Quels chantiers à entreprendre aujourd’hui pour ramener le secteur de l’industrie automobile à un autre niveau ?
Le sujet le plus important qui touche, à mon avis, tout le monde est le renforcement des liaisons entre les centres de recherche, les universités et les entreprises. Bien que cela nécessite, certes, des moyens pour investir et équiper les laboratoires, un tel investissement ne représente rien face aux enjeux futurs du secteur. La volonté et l’engagement de différentes parties est l’élément-clé de cette équation.
L’autre chantier urgent est l’investissement dans la digitalisation et l’élaboration de recherches afin de pouvoir automatiser les lignes de production.
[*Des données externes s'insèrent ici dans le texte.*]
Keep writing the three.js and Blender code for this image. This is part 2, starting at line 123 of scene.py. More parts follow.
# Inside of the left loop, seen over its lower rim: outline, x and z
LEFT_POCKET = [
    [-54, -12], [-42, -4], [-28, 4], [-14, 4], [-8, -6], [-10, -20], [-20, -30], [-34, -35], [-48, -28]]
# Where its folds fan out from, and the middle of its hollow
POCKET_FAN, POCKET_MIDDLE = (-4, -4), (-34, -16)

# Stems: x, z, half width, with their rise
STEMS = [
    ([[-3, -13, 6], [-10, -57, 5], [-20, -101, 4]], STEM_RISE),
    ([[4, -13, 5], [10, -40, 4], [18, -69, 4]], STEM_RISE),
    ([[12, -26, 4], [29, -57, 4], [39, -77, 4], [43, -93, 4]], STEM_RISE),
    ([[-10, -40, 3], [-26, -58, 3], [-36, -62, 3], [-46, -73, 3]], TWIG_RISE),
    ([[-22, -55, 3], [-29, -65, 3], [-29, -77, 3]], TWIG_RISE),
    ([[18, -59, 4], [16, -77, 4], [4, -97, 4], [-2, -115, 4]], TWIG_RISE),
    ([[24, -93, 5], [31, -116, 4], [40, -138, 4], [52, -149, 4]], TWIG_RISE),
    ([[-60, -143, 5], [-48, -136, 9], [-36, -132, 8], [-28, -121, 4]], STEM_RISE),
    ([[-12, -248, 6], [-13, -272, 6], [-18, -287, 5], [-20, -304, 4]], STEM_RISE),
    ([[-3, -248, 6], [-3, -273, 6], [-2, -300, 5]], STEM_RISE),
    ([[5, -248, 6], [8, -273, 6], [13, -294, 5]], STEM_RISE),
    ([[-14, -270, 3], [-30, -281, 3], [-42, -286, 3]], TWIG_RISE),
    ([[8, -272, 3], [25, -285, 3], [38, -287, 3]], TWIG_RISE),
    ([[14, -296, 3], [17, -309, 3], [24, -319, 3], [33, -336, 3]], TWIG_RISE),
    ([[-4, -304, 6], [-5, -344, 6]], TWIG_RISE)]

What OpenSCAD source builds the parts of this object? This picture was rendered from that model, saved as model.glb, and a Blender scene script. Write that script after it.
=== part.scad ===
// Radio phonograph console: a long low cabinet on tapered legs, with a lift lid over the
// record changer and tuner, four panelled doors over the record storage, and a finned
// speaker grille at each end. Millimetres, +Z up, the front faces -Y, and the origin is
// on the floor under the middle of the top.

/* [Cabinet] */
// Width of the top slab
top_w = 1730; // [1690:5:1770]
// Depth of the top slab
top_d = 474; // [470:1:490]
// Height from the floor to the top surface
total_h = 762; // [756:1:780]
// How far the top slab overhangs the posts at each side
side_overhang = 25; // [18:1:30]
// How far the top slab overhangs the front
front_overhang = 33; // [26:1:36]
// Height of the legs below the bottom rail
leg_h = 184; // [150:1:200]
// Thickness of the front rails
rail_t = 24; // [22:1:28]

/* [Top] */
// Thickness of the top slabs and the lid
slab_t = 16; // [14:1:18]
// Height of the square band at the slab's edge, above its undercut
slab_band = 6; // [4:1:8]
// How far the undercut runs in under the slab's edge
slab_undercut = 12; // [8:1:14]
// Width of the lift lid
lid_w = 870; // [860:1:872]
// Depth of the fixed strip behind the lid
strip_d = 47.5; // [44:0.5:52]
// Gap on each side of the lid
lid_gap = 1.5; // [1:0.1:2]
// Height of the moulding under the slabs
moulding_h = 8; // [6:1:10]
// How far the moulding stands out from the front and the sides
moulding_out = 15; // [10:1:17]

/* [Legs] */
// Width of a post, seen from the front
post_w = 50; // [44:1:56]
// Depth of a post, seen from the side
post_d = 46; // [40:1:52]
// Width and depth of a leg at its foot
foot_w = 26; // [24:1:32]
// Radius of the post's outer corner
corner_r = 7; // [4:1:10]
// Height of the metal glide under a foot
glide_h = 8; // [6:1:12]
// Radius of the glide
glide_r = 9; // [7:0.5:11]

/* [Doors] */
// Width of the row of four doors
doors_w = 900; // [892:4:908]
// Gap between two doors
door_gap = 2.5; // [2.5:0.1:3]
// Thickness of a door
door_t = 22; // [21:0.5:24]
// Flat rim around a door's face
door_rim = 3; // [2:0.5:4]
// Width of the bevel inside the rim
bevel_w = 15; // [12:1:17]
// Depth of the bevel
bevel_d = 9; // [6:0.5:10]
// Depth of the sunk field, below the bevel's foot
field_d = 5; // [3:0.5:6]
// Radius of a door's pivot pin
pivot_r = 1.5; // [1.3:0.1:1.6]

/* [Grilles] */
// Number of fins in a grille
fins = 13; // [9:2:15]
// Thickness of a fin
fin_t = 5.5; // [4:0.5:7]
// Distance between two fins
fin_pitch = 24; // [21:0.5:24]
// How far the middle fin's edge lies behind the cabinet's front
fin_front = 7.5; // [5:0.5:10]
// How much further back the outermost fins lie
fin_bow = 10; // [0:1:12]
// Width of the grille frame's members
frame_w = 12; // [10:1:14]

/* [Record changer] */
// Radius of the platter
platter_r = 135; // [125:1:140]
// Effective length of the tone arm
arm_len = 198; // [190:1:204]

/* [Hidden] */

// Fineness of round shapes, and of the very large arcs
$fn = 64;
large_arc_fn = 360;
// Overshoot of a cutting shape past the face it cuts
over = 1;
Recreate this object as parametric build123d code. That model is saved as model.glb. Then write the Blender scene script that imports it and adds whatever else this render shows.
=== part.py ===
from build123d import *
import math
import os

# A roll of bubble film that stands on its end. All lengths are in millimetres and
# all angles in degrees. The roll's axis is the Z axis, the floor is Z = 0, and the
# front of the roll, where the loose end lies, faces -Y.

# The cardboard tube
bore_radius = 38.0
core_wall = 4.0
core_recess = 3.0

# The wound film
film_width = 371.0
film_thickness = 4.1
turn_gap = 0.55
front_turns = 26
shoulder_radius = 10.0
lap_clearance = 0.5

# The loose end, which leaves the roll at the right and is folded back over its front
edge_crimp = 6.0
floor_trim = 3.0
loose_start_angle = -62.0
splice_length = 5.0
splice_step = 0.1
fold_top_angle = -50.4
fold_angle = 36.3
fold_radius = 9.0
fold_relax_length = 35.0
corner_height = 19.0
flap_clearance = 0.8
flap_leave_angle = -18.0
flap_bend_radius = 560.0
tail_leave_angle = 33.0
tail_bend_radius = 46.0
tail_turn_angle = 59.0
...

La digitalisation est un passage obligatoire étant donné que le défi n’est pas lié uniquement à une production de moindre coût mais notamment à la fiabilité des produits et avoir une cadence de production plus stable, d’autant plus que certaines productions ne se font plus aujourd’hui sans l’aide de robots. Là, l’enjeu est essentiellement financier.
Mettre tous les acteurs ensemble pour développer un véritable grand centre d’innovation et où nous pourrons même faire de la production.
L’autre challenge tourne autour de la décarbonation et de la production durable dans les usines car les taxes carbone vont constituer demain des barrières non tarifaires pour nos produits. Par conséquent, les pays les plus avancés dans les énergies vertes seront plus compétitifs par rapport à la Tunisie parce qu’ils vont payer moins de taxes et moins de frais de douane.
Où en sont les entreprises tunisiennes opérant dans l’industrie automobile de la digitalisation ?
Il y a deux types d’entreprises. Il s’agit d’abord des grandes entreprises ayant leur propre système d’information ou leur boîte interne de développement. Cette catégorie d’entreprises n’a aucun problème pour améliorer et développer un système de travail digital. La deuxième catégorie concerne les moyennes entreprises qui font des produits de niche dans le secteur automobile et elles sont assez performantes. Sauf qu’elles n’ont pas les moyens d’acquérir un système d’information dont le coût pèse énormément sur leurs finances. Pour cette raison, elles demeurent moins digitalisées par rapport aux grandes entreprises. Il leur faudra donc un plan de mise à niveau et des lignes de financement pour qu’elles puissent digitaliser leur production.
Quelles sont les axes stratégiques cernés par l’étude à développer dans l’industrie automobile en Tunisie ?
Il y a quatre axes stratégiques. Le premier est le plan directeur. Je pense que c’est le moment de réaliser un plan stratégique sur 2, 5 et 10 ans. Il faudra effectuer une étude beaucoup plus poussée pour dire où nous voulons aller.
Le deuxième axe est la mise à niveau sectorielle sur les différents niveaux : process de travail, digitalisation, etc. Le troisième axe est le renforcement des partenariats pour pouvoir développer notamment des formations avec les universités. C’est du Win-Win et du Quick-Win. C’est toujours une question de réglementation à réviser et un cadre juridique toujours compliqué.
Le dernier axe est la mise en place d’une Automotive City. C’est la vision finale pour disposer d’une sorte de campus où nous pourrons mettre tous les acteurs ensemble pour développer un véritable grand centre d’innovation et où nous pourrons même faire de la production.